We encourage you to attend a fascinating discussion on the history of pulp fiction this Wednesday, 03/04 in the Campus Center (rm 3545). Read on!
Event Description:
“How is it that at the very moment when Americans were first entering the age of television, millions of books were being sold—and read—across the country? What did cheap paperbacks offer their postwar readers—and why do they continue to intrigue us today?
Pulp enthusiast and American cultural studies scholar Paula Rabinowitz (University of Minnesota) will be speaking at UMass Boston on March 4th at 4:00 in Campus Center 3545 to tell the story of how pulps transmitted the ideas, images, and sensations of modern life across a nation divided by class, race, gender, and sexuality.
Rabinowitz starts from her memories of pocket-sized paperbacks lovingly stacked on her mother’s nightstand to tell a sweeping story of pulp’s lasting impact on literary, material, political, and visual culture. Rabinowitz convincingly argues that the history of paperbacks from the late 1930s and early 1960s mirrors that of America’s modernization in the mid-twentieth century.

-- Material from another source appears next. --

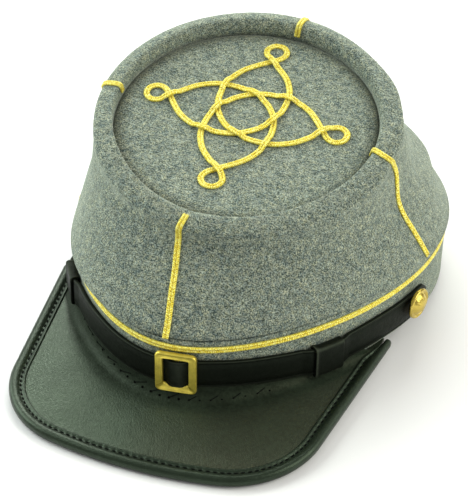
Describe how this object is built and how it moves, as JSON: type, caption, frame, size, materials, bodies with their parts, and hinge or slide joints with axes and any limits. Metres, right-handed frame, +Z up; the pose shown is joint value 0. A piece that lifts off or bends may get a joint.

Often associated with crime, romance, and science fiction, pulps blur the lines between canon and kitsch, high and low, fiction and nonfiction, and text and image. These quasi-ephemeral objects—cheaper than a pack of cigarettes, available everywhere, and sometimes selling in the millions—were picked up by readers of every kind and came in every genre and subject. Rabinowitz shows how paperbacks gave gay, lesbian, and African American writers voices and audiences in the mid-twentieth century. Analyzing their titillating packaging as well as their content, Rabinowitz reveals an important cultural form in American history that continues to influence culture today.”